# [What to produce]
Write each record again exactly as it stands.

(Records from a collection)
·····
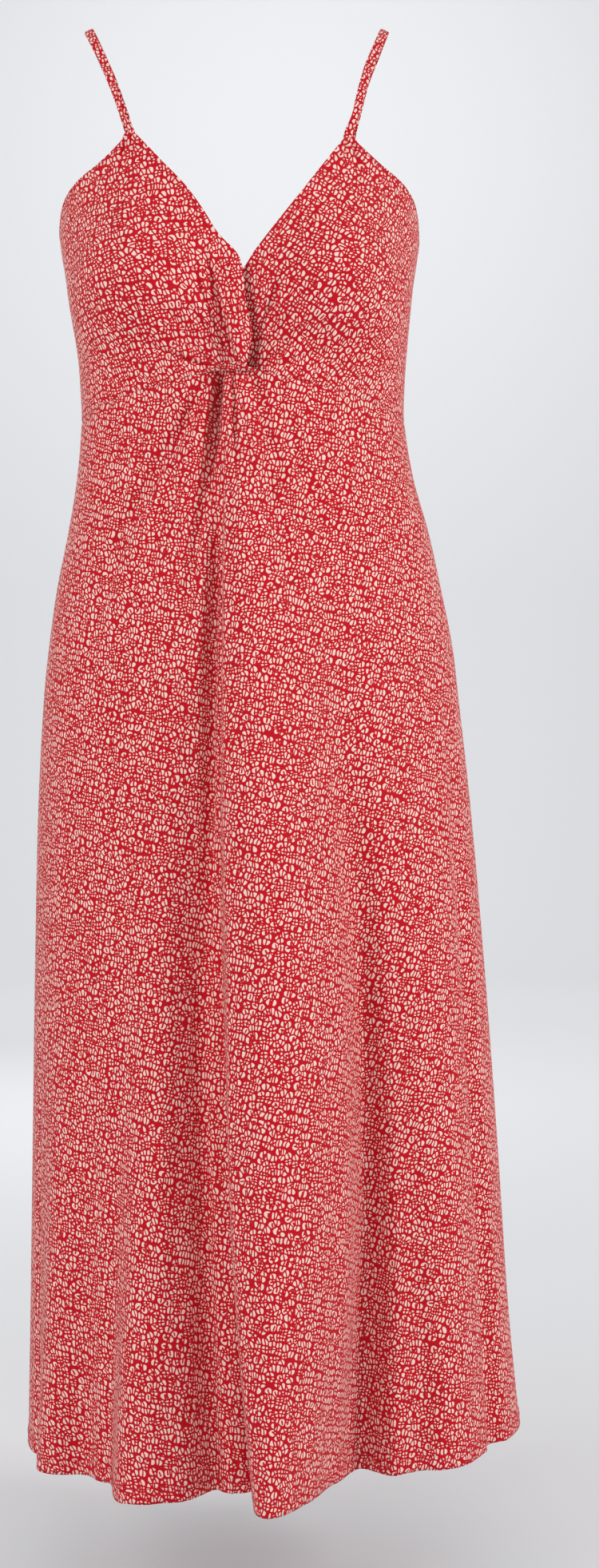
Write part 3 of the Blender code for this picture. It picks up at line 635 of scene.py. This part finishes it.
CUP_RIGHT = CupCut(
    side=-1,
    inner=table(
        Edge, (115, -87), (145, -61), (166, -42), (187, -27), (208, -14), (229, 4),
        (264, 9), (292, 14), (322, 9),
    ),
    outer=table(Edge, (115, -96), (122, -99), (139, -118), (151, -140), (164, -154), (191, -161)),
    folds=table(
        Fold,
        ("edge roll", 200, 340, -8, 0, 4, 0, 5, 4, 12, 12),
        ("crease beside roll", 226, 322, -23, -15, 0, -1, -5, -4, 8, 8),
        ("low radiating crease", 262, 324, -72, -38, -8, 0, -3, -2, 10, 10),
        ("lowest radiating crease", 296, 326, -86, -46, -10, 0, -2, -2, 8, 8),
        ("sharp crease one", 204, 322, -29, -14, 1, 0, -4.6, -4.0, 3.5, 2.8),
        ("ridge by crease one", 212, 322, -22, -9, 5, 0, 2.0, 1.5, 4, 4),
        ("sharp crease two", 226, 322, -38, -21, -2, 0, -4.2, -3.6, 4, 3),
        ("ridge by crease two", 232, 322, -30, -17, 0, 0, 2.0, 1.2, 4, 4),
        ("sharp crease three", 258, 322, -44, -23, -5, 0, -3.6, -3.2, 4, 3),
        ("sharp crease four", 276, 322, -70, -40, -10, 0, -2.4, -2.6, 5, 3),
        ("sharp crease five", 296, 322, -88, -52, -13, 0, -1.6, -2.0, 5, 3),
        ("point gather one", 113, 152, -93, -97, -103, -1.8, -2.0, 0, 2.6, 3),
        ("point gather two", 113, 146, -90, -88, -86, -1.8, -1.8, 0, 2.6, 3),
        ("armhole drag", 186, 250, -140, -132, -122, -0.7, -0.8, 0, 15, 15),
        ("side drag", 236, 316, -142, -136, -128, 0, -0.7, 0, 14, 14),
    ),
)
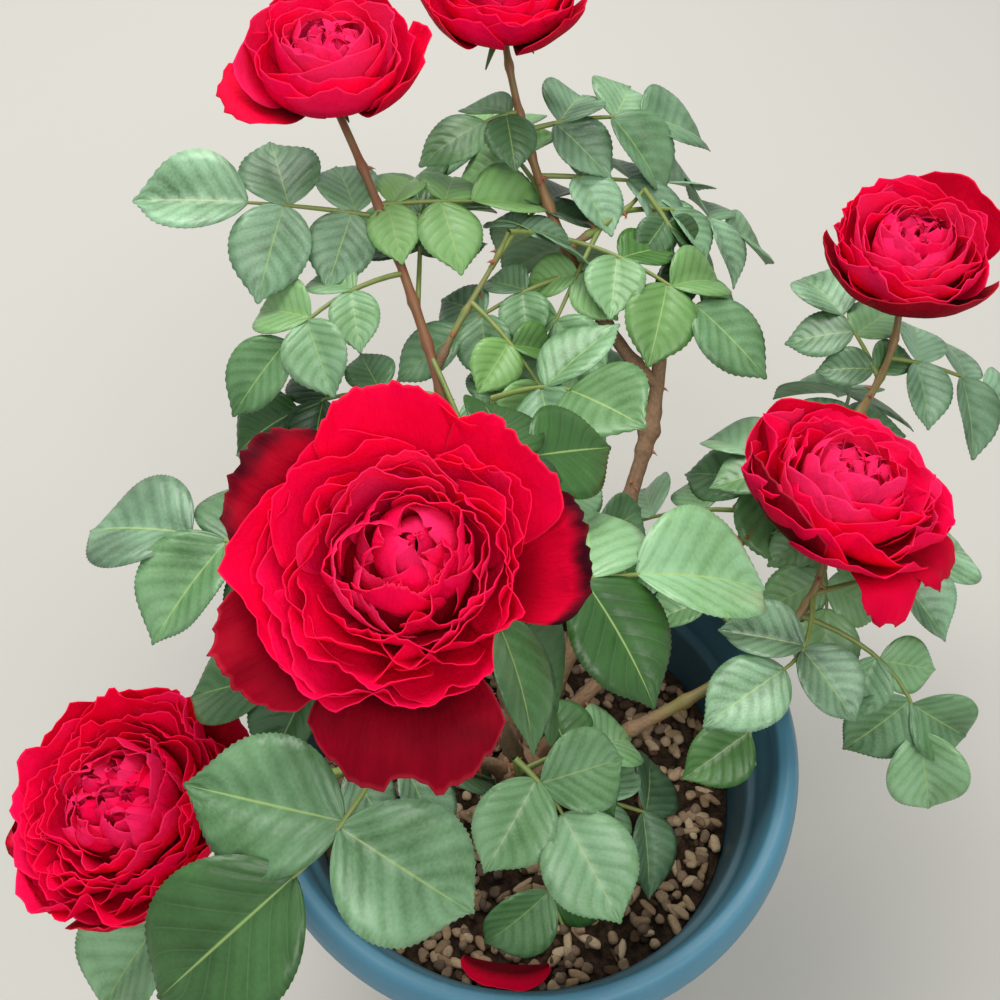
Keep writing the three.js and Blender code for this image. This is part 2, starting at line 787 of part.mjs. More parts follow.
·····
# [Expected answer]
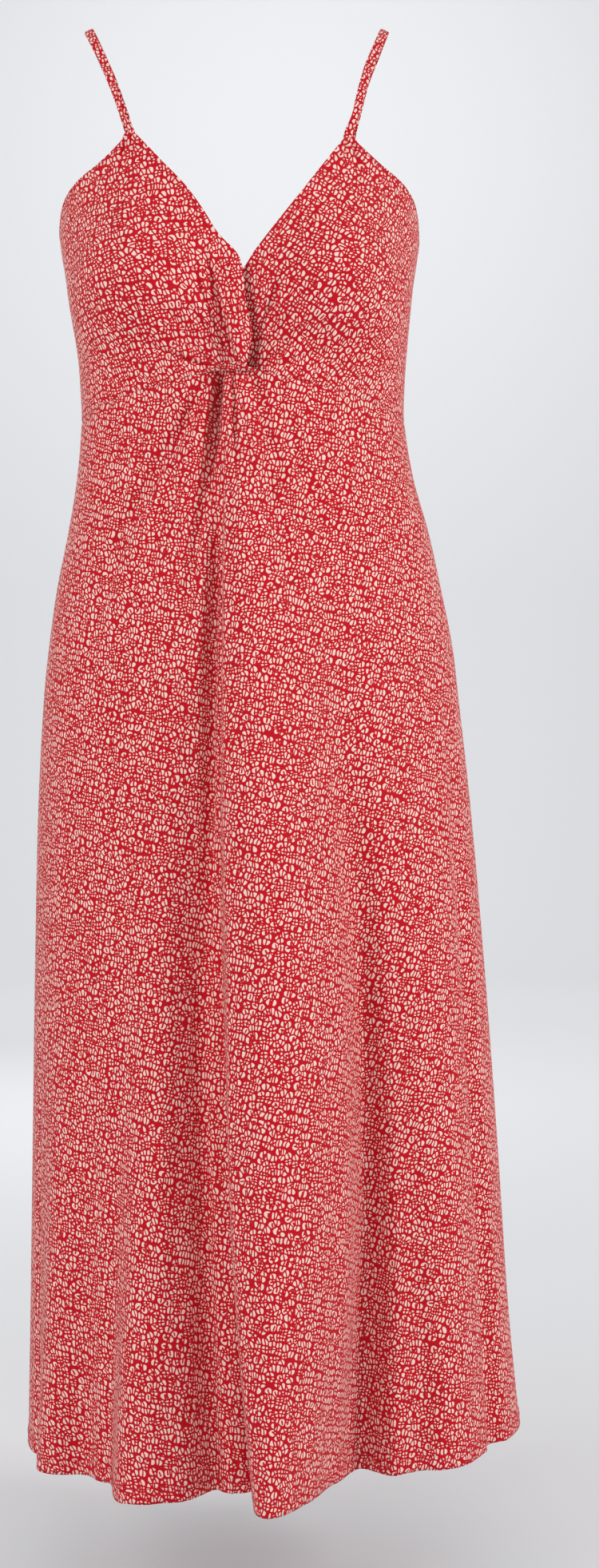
Write part 3 of the Blender code for this picture. It picks up at line 635 of scene.py. This part finishes it.
CUP_RIGHT = CupCut(
    side=-1,
    inner=table(
        Edge, (115, -87), (145, -61), (166, -42), (187, -27), (208, -14), (229, 4),
        (264, 9), (292, 14), (322, 9),
    ),
    outer=table(Edge, (115, -96), (122, -99), (139, -118), (151, -140), (164, -154), (191, -161)),
    folds=table(
        Fold,
        ("edge roll", 200, 340, -8, 0, 4, 0, 5, 4, 12, 12),
        ("crease beside roll", 226, 322, -23, -15, 0, -1, -5, -4, 8, 8),
        ("low radiating crease", 262, 324, -72, -38, -8, 0, -3, -2, 10, 10),
        ("lowest radiating crease", 296, 326, -86, -46, -10, 0, -2, -2, 8, 8),
        ("sharp crease one", 204, 322, -29, -14, 1, 0, -4.6, -4.0, 3.5, 2.8),
        ("ridge by crease one", 212, 322, -22, -9, 5, 0, 2.0, 1.5, 4, 4),
        ("sharp crease two", 226, 322, -38, -21, -2, 0, -4.2, -3.6, 4, 3),
        ("ridge by crease two", 232, 322, -30, -17, 0, 0, 2.0, 1.2, 4, 4),
        ("sharp crease three", 258, 322, -44, -23, -5, 0, -3.6, -3.2, 4, 3),
        ("sharp crease four", 276, 322, -70, -40, -10, 0, -2.4, -2.6, 5, 3),
        ("sharp crease five", 296, 322, -88, -52, -13, 0, -1.6, -2.0, 5, 3),
        ("point gather one", 113, 152, -93, -97, -103, -1.8, -2.0, 0, 2.6, 3),
        ("point gather two", 113, 146, -90, -88, -86, -1.8, -1.8, 0, 2.6, 3),
        ("armhole drag", 186, 250, -140, -132, -122, -0.7, -0.8, 0, 15, 15),
        ("side drag", 236, 316, -142, -136, -128, 0, -0.7, 0, 14, 14),
    ),
)
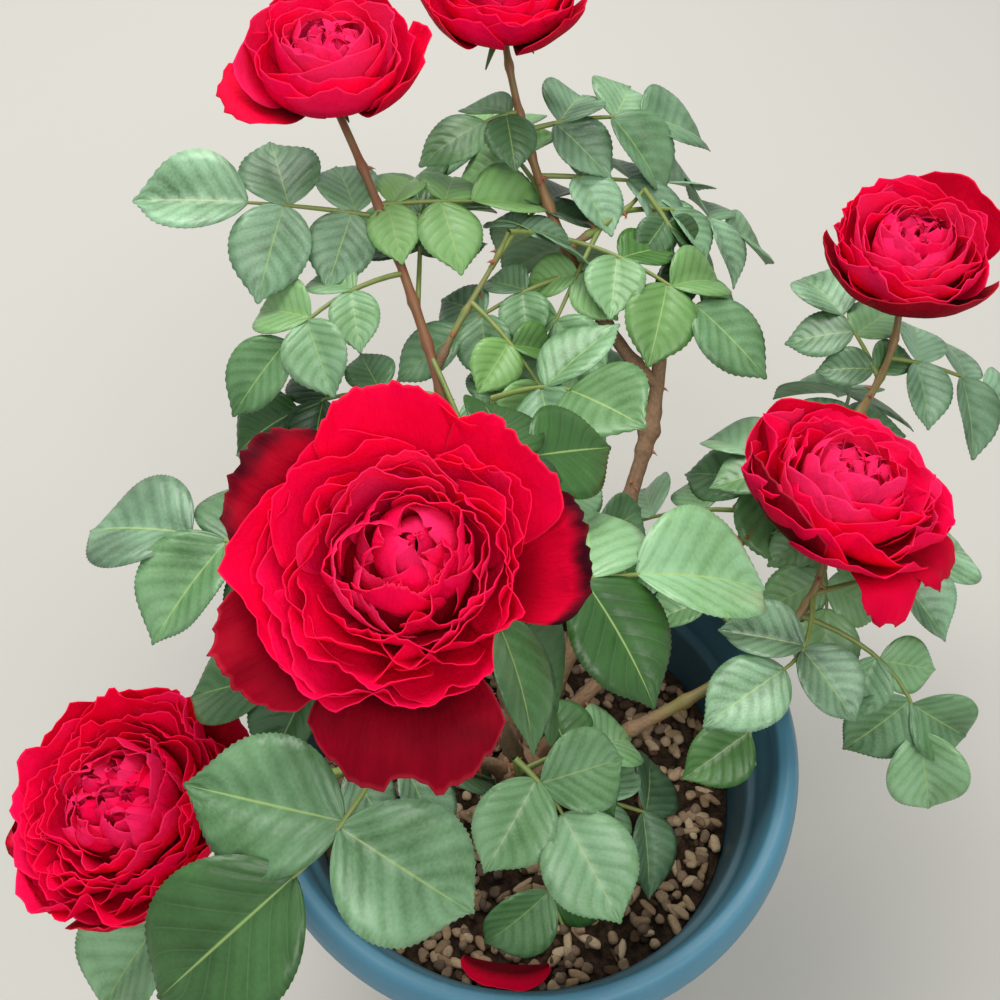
Keep writing the three.js and Blender code for this image. This is part 2, starting at line 787 of part.mjs. More parts follow.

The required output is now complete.